Everyone should experience the totality of a solar eclipse at least once because it is FREE. The Sun never complains about copyright infringement. And yet, it performs such a fantastic show without a fee.
Birds chirping, trees rustling, all sounds faded as if absorbed by the darkness, and it began. The panoramic totality view was extraordinary and eccentric rather than impressive. This celestial cataclysm gave the ancients a bizarre experience and gave rise to many myths and folklore worldwide.
And again, this spectacular shade show is copyright-free, while many more things on earth are being trademarked daily.

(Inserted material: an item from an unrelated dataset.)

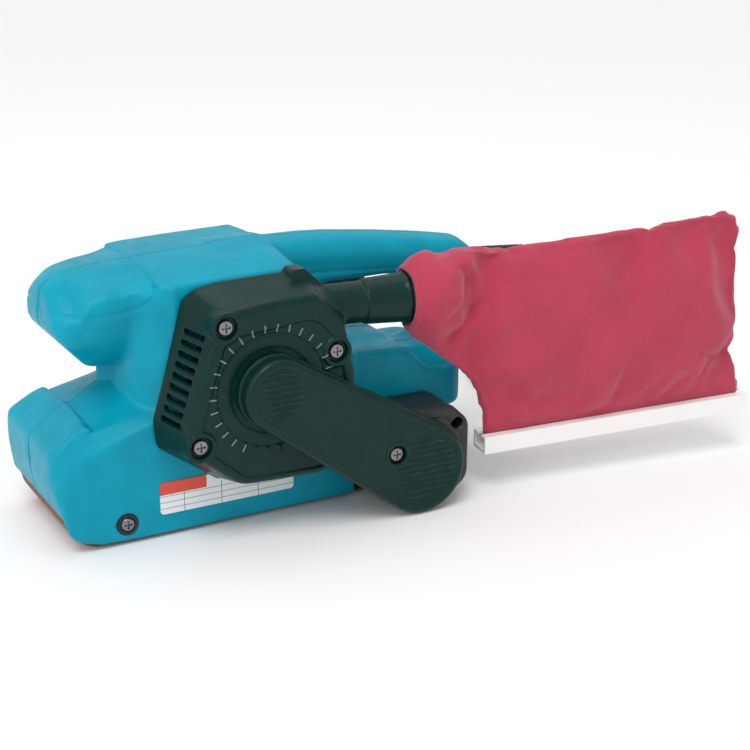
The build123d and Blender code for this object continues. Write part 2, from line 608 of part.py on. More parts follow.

American experimental composer John Cage once published a piece called 4’33” in 1952. It is composed of three movements, and Cage’s sole instruction to the performers was “tacet” (Latin: [it] is silent) in each one. So, it is a quiet “4 minutes and 33 seconds” piece.

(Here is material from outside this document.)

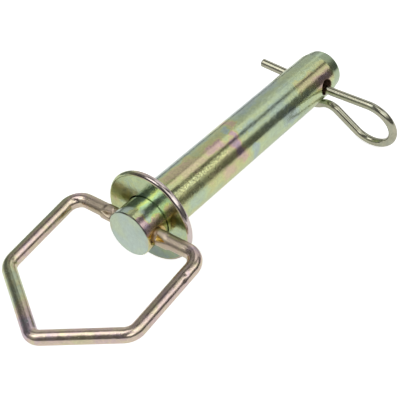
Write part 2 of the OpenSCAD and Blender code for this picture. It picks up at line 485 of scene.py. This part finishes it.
def plated(name, film, tone, roughness, grain, dents, pale=0.0, extra=None, coarse=None, normal=None):
    """Zinc plate. film(n, at, x, y, z) gives the film's thickness from 0 to 1 at a place in millimetres.

    tone scales the colour, roughness is the range that the patches span, grain scales the crystals, dents the
    long soft dents, and pale is how much of the bare metal's colour shows.
    extra(n, x, y, z, colour, rough) may change the colour and roughness at special places.
    coarse(n, x, y, z) gives more grain at special places, and normal(n, x, y, z) gives a smoother normal.
    """
    material, n, shader = start_material(name)
    scale = n.node("ShaderNodeVectorMath", operation="SCALE")
    n.join(n.node("ShaderNodeTexCoord").outputs["Object"], scale.inputs[0])
    scale.inputs["Scale"].default_value = 1 / MM
    at = scale.outputs[0]
    x, y, z = n.split(at)
    colour = n.mix(pale, n.ramp(film(n, at, x, y, z), PLATE), BARE_METAL)
    # Fine crystals, cloudy patches and small dark specks
    crystals = n.noise(at, CRYSTALS, 2, 0.7)
    patches = n.noise(at, PATCHES, 4, 0.6, 0.8)
    specks = n.rise(n.noise(at, SPECKS, 3, 0.75), 0.66, 0.74)
    value = n.math("MULTIPLY_ADD", n.math("SUBTRACT", crystals, 0.5), 0.5 * grain, tone)
    value = n.math("MULTIPLY_ADD", n.math("SUBTRACT", patches, 0.5), 0.45, value)
    value = n.math("MULTIPLY_ADD", specks, -0.22 * tone, value)
    colour = n.shade(colour, value)
    low, high = roughness
    rough = n.math("MULTIPLY_ADD", n.rise(patches, 0.3, 0.7), high - low, low)
    rough = n.math("MULTIPLY_ADD", specks, 0.15, rough)
    if extra:
        colour, rough = extra(n, x, y, z, colour, rough)
    n.join(colour, shader.inputs["Base Color"])
    n.join(rough, shader.inputs["Roughness"])
    shader.inputs["Metallic"].default_value = 1.0
    # Rolled surface: fine grain, stronger in some patches, over long soft dents
    grained = n.math("ADD", n.rise(n.noise(at, GRAIN_PATCHES, 2, 0.5), 0.42, 0.6), 0.4)
    if coarse:
        grained = n.math("ADD", grained, coarse(n, x, y, z))
    height = n.math("MULTIPLY_ADD", crystals, grained, n.math("MULTIPLY", n.noise(at, DENTS, 2, 0.5), dents))
    smooth = normal(n, x, y, z) if normal else None
    n.join(n.bump(height, BUMP_STRENGTH * grain, BUMP_DEPTH, smooth), shader.inputs["Normal"])
    return material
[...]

In 2002, British composer/arranger Mike Batt was accused of plagiarism for the song “A One Minute Silence” and of infringing John Cage’s copyright for including Cage as co-composer. Batt ended up paying an undisclosed six-figure sum to the John Cage Trust. Today, even silence is a trademarked work. Taylor’s Track 3 is just gossip, to be sure.
What is strictly copyright? What exactly does it do to us? It’s high time creators thought about it.

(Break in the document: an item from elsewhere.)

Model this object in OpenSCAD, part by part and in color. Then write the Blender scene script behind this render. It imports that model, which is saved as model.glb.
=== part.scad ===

The last non-authoritative objects left to humankind may be natural light and sound. An experience from them, such as a total solar eclipse, is the only greater reality that info media can’t wrap or warp with the secondary reality they create.
Upon such a copyright-free experience, human beings can break through virtual reality because it is always something to which all the genes in each cell respond.
Man taints a chaotic world, and the chaos is merely the human impression. The entire universe is composed of harmony and order. The moment the diamond ring started to light up the sky again, my genetic pulse subsided in relief.